Hainan’s entry into Beijing-Chicago may provide scale to American if it does codeshare on the service. American already has blanket approval from the US to codeshare on any Hainan services between the US and China. Depending on Hainan’s flights times, American could potentially offer morning and afternoon or evening flights, increasing opportunities compared to United’s single daily offering.

The initially low number of seats Hainan will offer, combined with the fact it is likely to market more to the Chinese market than the US market, should see little lasting pressure on yields aside from typical launch fares.

Poorly-timed Beijing slots have affected American Airlines’ Beijing performance
The lack of convenient slots at Beijing is outside of American Airlines’ control, but it has affected the carrier’s performance on the Beijing-Chicago route. In American’s first 20 months on the route, it has had a lower load factor than United Airlines in all but one month when it recorded a load factor less than 1ppt higher. Its average load factor in 2011 was 73% compared to 87% at United. Only load factor information through Dec-2011 is available while there is no yield information.

American's load factors were initially as high as they were at the start of services in May-2010 because American had sold the service with "placeholder" afternoon arrival and departure slots at Beijing, believing it would be able to attain those slots. Instead American received late night and early morning slots, and as this situation became evident – and public – load factors dipped. In a rare occurrence, American's Beijing-Chicago load factor has, through the end of 2011, yet to surpass the first two months of operations. Typically launch months see the lowest load factors. 
American’s situation is much better on the Shanghai-Chicago route. In 2011 it recorded an 81% average load factor while United reported an 87% load factor. American has conveniently-timed slots at Shanghai, arriving at 14:05 and departing at 16:10. United arrives in Shanghai at 13:55 and departs at 15:55.
American Airlines carries more cargo than United on Beijing-Chicago
Although the lack of convenient Beijing slots has evidently lowered passenger loads, the reduced weight from fewer passengers has enabled American to place greater emphasis on freight. While United carried 32% more cargo than American in 2010, in 2011 American carried 52% more cargo than United, according to US DoT weight data (cargo yield data is not supplied). But the greater uplift for American was in cargo from Chicago, carrying 167% more cargo than United but only 28% more from Beijing to Chicago.

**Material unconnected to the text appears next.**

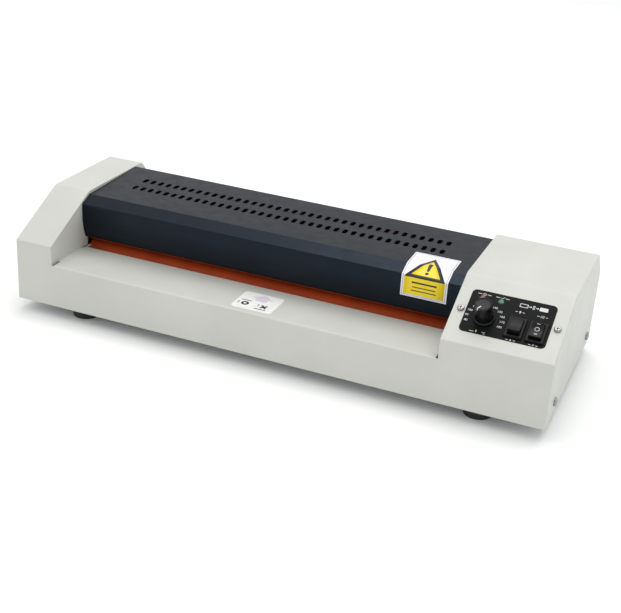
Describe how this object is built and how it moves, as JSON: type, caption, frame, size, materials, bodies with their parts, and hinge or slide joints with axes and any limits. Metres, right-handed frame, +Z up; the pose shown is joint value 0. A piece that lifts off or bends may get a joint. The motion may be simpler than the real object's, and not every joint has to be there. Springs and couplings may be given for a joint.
{
  "type": "pouch laminator",
  "caption": "Desktop hot-roller pouch laminator with steel end blocks, a black vented cover over its rollers, a feed tray, and a dial and rocker switches on a slope.",
  "frame": {"origin": "on the floor under the middle of the machine", "axes": "+X to the right along the rollers, +Y to the rear where pouches come out, +Z up; the feed tray faces -Y"},
  "size_m": [0.5042, 0.191, 0.1042],
  "materials": {
    "casing_paint": "fine powder coat, warm light grey",
    "cover_paint": "fine powder coat, black",
    "zinc_plate": "bright zinc plated sheet",
    "turned_steel": "turned steel",
    "screw_zinc": "zinc plated",
    "screw_nickel": "bright nickel plated",
    "spring_wire": "drawn spring wire",
    "sintered_bronze": "sintered bronze",
    "silicone_rubber": "ground silicone rubber, red brown",
    "foot_rubber": "moulded black rubber",
    "gear_nylon": "moulded natural nylon",
    "guide_aluminium": "plain sheet",
    "motor_can": "drawn steel can",
    "quartz_tube": "clear quartz",
    "holder_ceramic": "unglazed steatite",
    "gland_nylon": "moulded black nylon",
    "terminal_nylon": "moulded natural nylon",
    "control_film": "printed film",
    "warning_film": "printed film",
    "tray_film": "printed film",
    "knob_plastic": "moulded black plastic",
    "switch_plastic": "moulded black nylon",
    "rocker_plastic": "moulded black plastic",
    "blade_brass": "stamped brass",
    "lamp_red": "tinted epoxy lens",
    "lamp_green": "tinted epoxy lens",
    "board_laminate": "solder resist over laminate",
    "relay_plastic": "moulded case"
  },
  "bodies": {
    "housing": {"main_casing": "casing_paint", "top_cover": "cover_paint", "base_pan": "zinc_plate", "rubber_feet": "foot_rubber", "foot_screws": "screw_zinc", "casing_screws": "screw_zinc", "machine_screws": "screw_zinc", "panel_screws": "screw_nickel", "left_frame": "zinc_plate", "right_frame": "zinc_plate", "tie_rods": "turned_steel", "lower_bushes": "sintered_bronze", "hot_springs": "spring_wire", "pull_springs": "spring_wire", "pouch_guides": "guide_aluminium", "motor_bracket": "zinc_plate", "drive_motor": "motor_can", "idler_stud": "turned_steel", "heater_tubes": "quartz_tube", "heater_holders": "holder_ceramic", "thermostat": "motor_can", "cord_gland": "gland_nylon", "fuse_holder": "gland_nylon", "terminal_block": "terminal_nylon", "warning_label": "warning_film", "tray_label": "tray_film", "control_label": "control_film", "potentiometer": "motor_can", "potentiometer_nut": "screw_nickel", "feed_switch": "switch_plastic", "heat_switch": "switch_plastic", "switch_terminals": "blade_brass", "power_lamp": "lamp_red", "ready_lamp": "lamp_green", "circuit_board": "board_laminate", "board_standoffs": "blade_brass", "relay": "relay_plastic", "transformer": "motor_can", "board_components": "switch_plastic"},
    "lower_hot_roller": {"lower_hot_core": "turned_steel", "lower_hot_sleeve": "silicone_rubber", "lower_hot_gear": "gear_nylon"},
    "upper_hot_carriage": {"upper_hot_bearings": "sintered_bronze"},
    "upper_hot_roller": {"upper_hot_core": "turned_steel", "upper_hot_sleeve": "silicone_rubber", "upper_hot_gear": "gear_nylon"},
    "lower_pull_roller": {"lower_pull_core": "turned_steel", "lower_pull_sleeve": "silicone_rubber", "lower_pull_gear": "gear_nylon"},
    "upper_pull_carriage": {"upper_pull_bearings": "sintered_bronze"},
    "upper_pull_roller": {"upper_pull_core": "turned_steel", "upper_pull_sleeve": "silicone_rubber", "upper_pull_gear": "gear_nylon"},
    "idler": {"idler_gear": "gear_nylon"},
    "pinion": {"motor_pinion": "turned_steel"},
    "control_knob": {"temperature_knob": "knob_plastic", "control_shaft": "turned_steel"},
    "feed_rocker": {"feed_rocker": "rocker_plastic"},
    "heat_rocker": {"heat_rocker": "rocker_plastic"}
  },
  "joints": [
    {"name": "lower_hot_spin", "type": "hinge", "parent": "housing", "child": "lower_hot_roller", "pos_m": [0, -0.024, 0.042], "axis": [1, 0, 0], "continuous": true},
    {"name": "hot_lift", "type": "slide", "parent": "housing", "child": "upper_hot_carriage", "axis": [0, 0, 1], "range_m": [0, 0.0008], "stiffness_N_per_m": 3000, "springref_m": -0.005, "deforming": ["hot_springs"]},
    {"name": "upper_hot_spin", "type": "hinge", "parent": "upper_hot_carriage", "child": "upper_hot_roller", "pos_m": [0, -0.024, 0.0683], "axis": [1, 0, 0], "continuous": true},
    {"name": "lower_pull_spin", "type": "hinge", "parent": "housing", "child": "lower_pull_roller", "pos_m": [0, 0.032, 0.042], "axis": [1, 0, 0], "continuous": true},
    {"name": "pull_lift", "type": "slide", "parent": "housing", "child": "upper_pull_carriage", "axis": [0, 0, 1], "range_m": [0, 0.0008], "stiffness_N_per_m": 3000, "springref_m": -0.005, "deforming": ["pull_springs"]},
    {"name": "upper_pull_spin", "type": "hinge", "parent": "upper_pull_carriage", "child": "upper_pull_roller", "pos_m": [0, 0.032, 0.0683], "axis": [1, 0, 0], "continuous": true},
    {"name": "idler_spin", "type": "hinge", "parent": "housing", "child": "idler", "pos_m": [0, 0.004, 0.042], "axis": [1, 0, 0], "continuous": true},
    {"name": "pinion_spin", "type": "hinge", "parent": "housing", "child": "pinion", "pos_m": [0, 0.004, 0.0645], "axis": [1, 0, 0], "continuous": true},
    {"name": "temperature_turn", "type": "hinge", "parent": "housing", "child": "control_knob", "pos_m": [0.184, -0.0688, 0.08417], "axis": [0, 0.4558, -0.8901], "range_deg": [0, 300]},
    {"name": "feed_rock", "type": "hinge", "parent": "housing", "child": "feed_rocker", "pos_m": [0.2107, -0.07101, 0.08192], "axis": [1, 0, 0], "range_deg": [0, 18]},
    {"name": "heat_rock", "type": "hinge", "parent": "housing", "child": "heat_rocker", "pos_m": [0.2281, -0.07101, 0.08192], "axis": [1, 0, 0], "range_deg": [-9, 9]}
  ],
  "couplings": [
    {"joint": "upper_hot_spin", "follows": "lower_hot_spin", "ratio": -1},
    {"joint": "lower_pull_spin", "follows": "lower_hot_spin", "ratio": 1},
    {"joint": "upper_pull_spin", "follows": "lower_hot_spin", "ratio": -1},
    {"joint": "idler_spin", "follows": "lower_hot_spin", "ratio": -0.86667},
    {"joint": "pinion_spin", "follows": "lower_hot_spin", "ratio": 1.7333}
  ]
}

Cargo from Asia generally has higher value than cargo arriving into Asia. Chicago-Beijing cargo in 2011 accounted for 12% of American’s available payload compared to 4% for United. Beijing-Chicago cargo accounted for 28% of American’s payload and 19% for United. (United has higher cargo uplift on its Chinese services to Los Angeles and San Francisco, which require less fuel.) 
United, and especially American, saw decreased cargo uplift in 2011 compared to 2010, in line with the industry's general cargo downturn amid slower production in China.
Cargo has been very important for Hainan Airlines’ Seattle route and the carrier should expect high uplift on its Chicago service. Hainan has increased Seattle-Beijing cargo (as percentage of total payload) from 3% in 2009 to 11% in 2010 and 13% in 2011. Beijing-Seattle cargo (as a percentage of total payload) has increased from 25% in 2009 to 38% in 2010 and 34% in 2011.
The 777-200 according to Boeing has 5330 cubic feet of cargo volume, more than the 787-8’s 4400 cubic feet, although the 787-8 also carries few passengers, reducing space for passenger luggage. The A330-200, which Hainan deploys on Beijing-Seattle, has the equivalent of 4803 cubic feet, according to Airbus.

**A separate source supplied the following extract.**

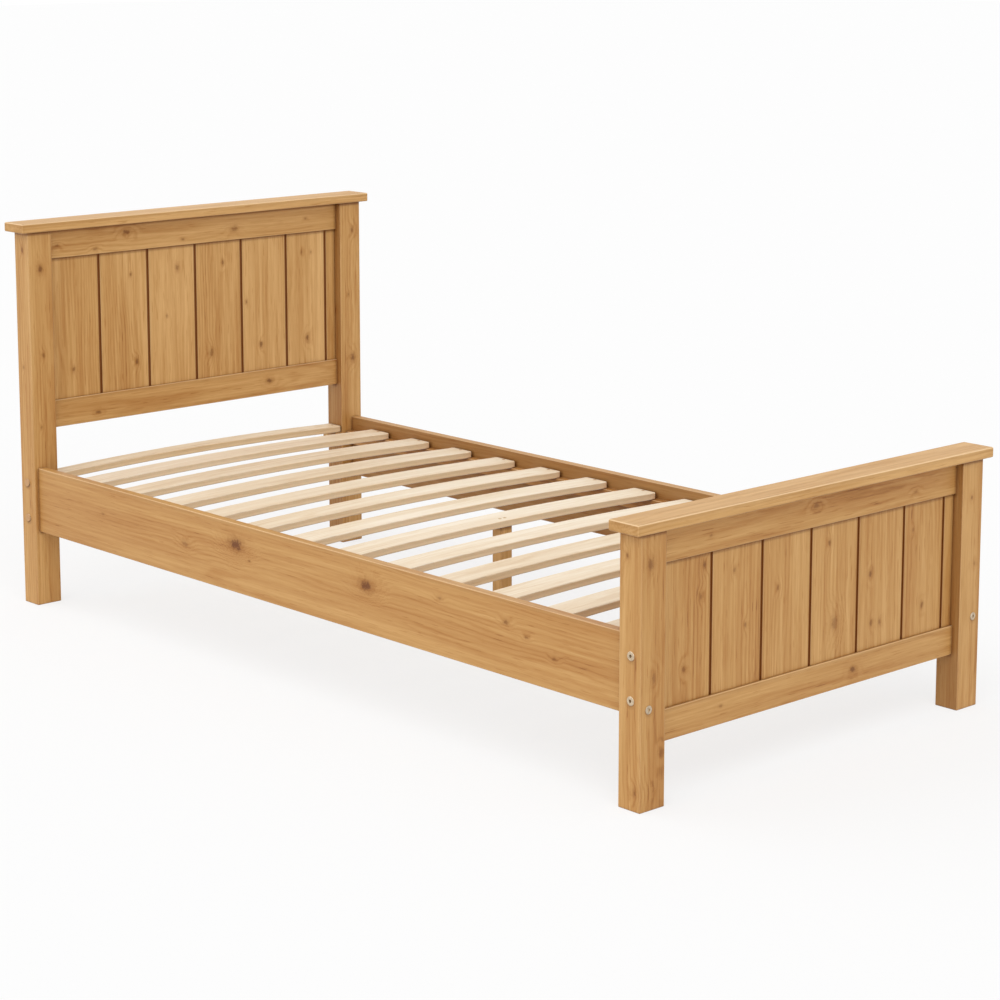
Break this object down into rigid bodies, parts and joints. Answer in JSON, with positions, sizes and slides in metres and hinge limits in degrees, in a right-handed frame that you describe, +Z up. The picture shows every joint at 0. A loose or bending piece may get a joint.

American Airlines frustrated with Beijing slot situation
The congestion at Beijing Airport is frustrating to a number of carriers, especially now that new services can typically only receive slots between midnight and the early morning. AirAsia X, Jetstar and Malaysia Airlines are some of the carriers that have recently started new services to Beijing in the midnight hours. Those carriers, however, are able to rely on stronger demand of Beijing as a destination than transfer point owing to their more regional focus. They also serve numerous other points in China, allowing different entry and exit points in China.

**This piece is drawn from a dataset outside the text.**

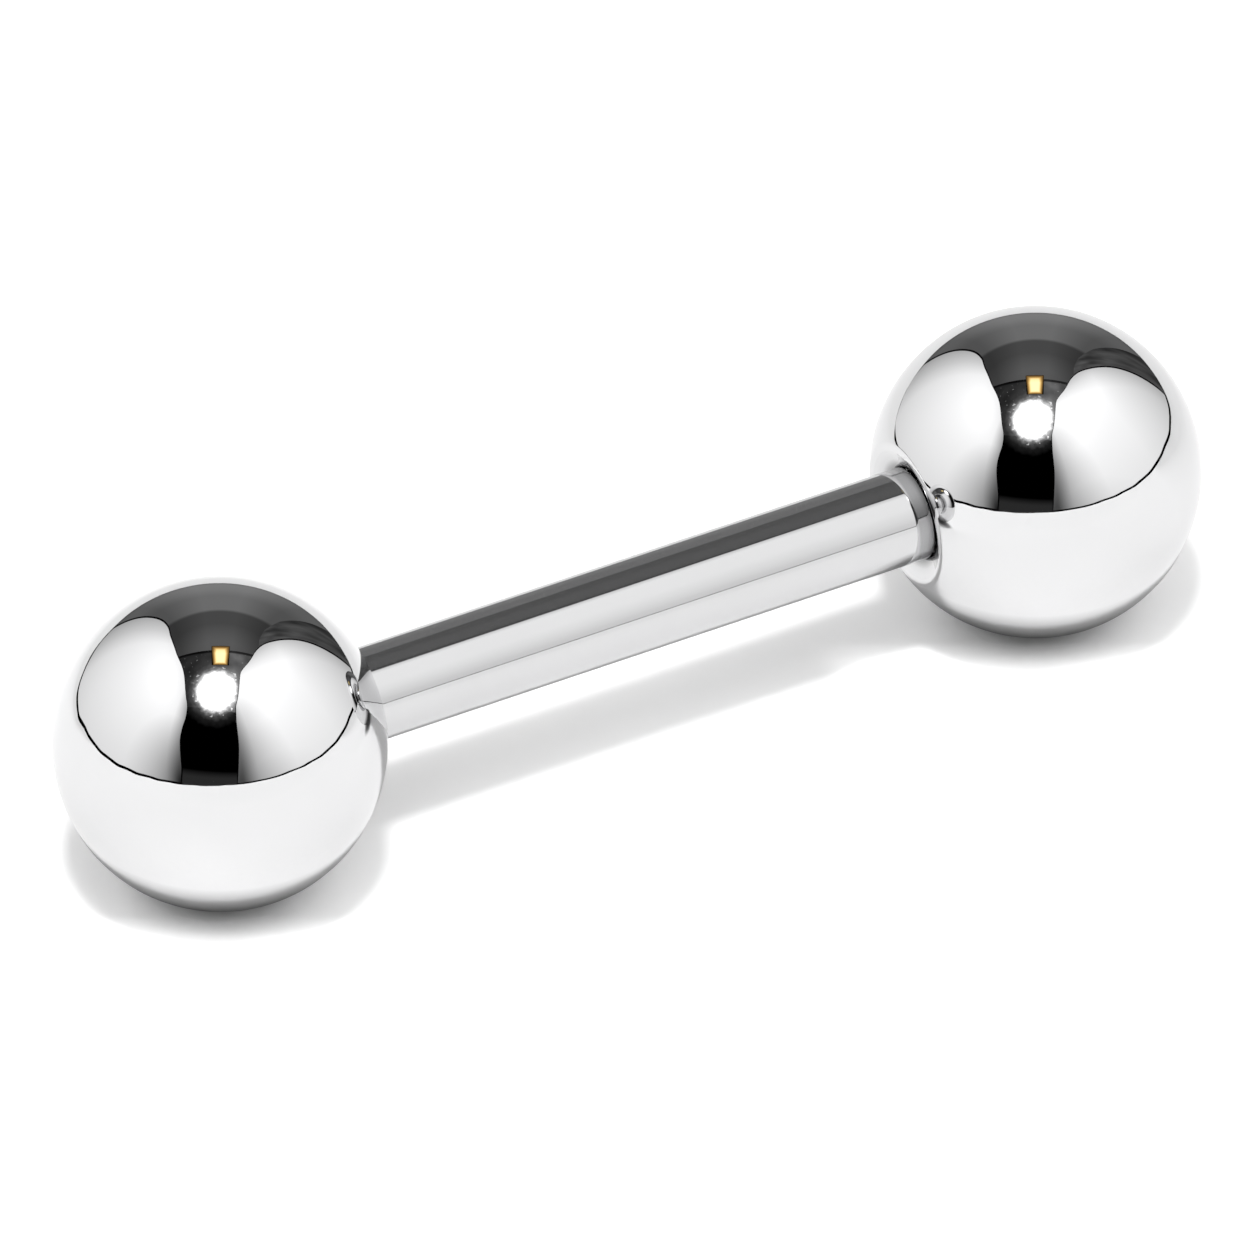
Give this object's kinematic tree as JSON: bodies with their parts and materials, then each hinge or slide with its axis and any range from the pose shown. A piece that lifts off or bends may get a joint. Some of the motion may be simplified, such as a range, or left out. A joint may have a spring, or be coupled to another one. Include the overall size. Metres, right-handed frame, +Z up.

But the lack of ideally timed slots has been a major frustration of American Airlines. The carrier cancelled its first planned Chicago-Beijing launch in Apr-2010 mere hours before the flight was due to depart. Beijing had initially given American a 02:20 arrival slot and 04:20 departure slot, but American believed it could secure more favorable slots and so scheduled its service with "placeholder" slots entailing a 13:55 Beijing arrival and 16:55 departure, according to local reports at the time. The original Beijing slots would have entailed departing Chicago at midnight and arriving back at 04:00.

American had been negotiating with authorities up until 05:00 on the day of the planned inaugural. The midnight hours slots "are inconsistent with local market demand and would complicate flight connections for passengers in Beijing and Chicago," a spokesman said at the time.

American said it expected to receive "preferential treatment" as a new entrant carrier in line with "established International Air Transport Association and industry guidelines and procedures". But as the situation at other airlines has shown, Beijing's congestion issue is not negotiable, at least until a new airport opens later this decade. The service was postponed again on 04-May-2010 before finally launching on 25-May-2010 when American received evening landing slots and morning departure slots.

Hainan’s Chicago service will balance US-China flows
Hainan's planned Beijing-Chicago service is a small but important step in balancing services between the US and China, where Chinese carriers currently account for only 40% of available seats. This disparity has led the Chinese Government to take a protectionist approach to bilateral agreements, limiting capacity to allow its carriers – relatively young and still developing – to have a better footing in the market. 
Capacity to China from the US remains relatively low and fares high. More Chinese services – expected with additional 787 deliveries, and possibly China Southern's new Airbus A380 – will in turn lead to greater access for US carriers as they seek to link the world's two largest economies and unlock the large traffic potential between them.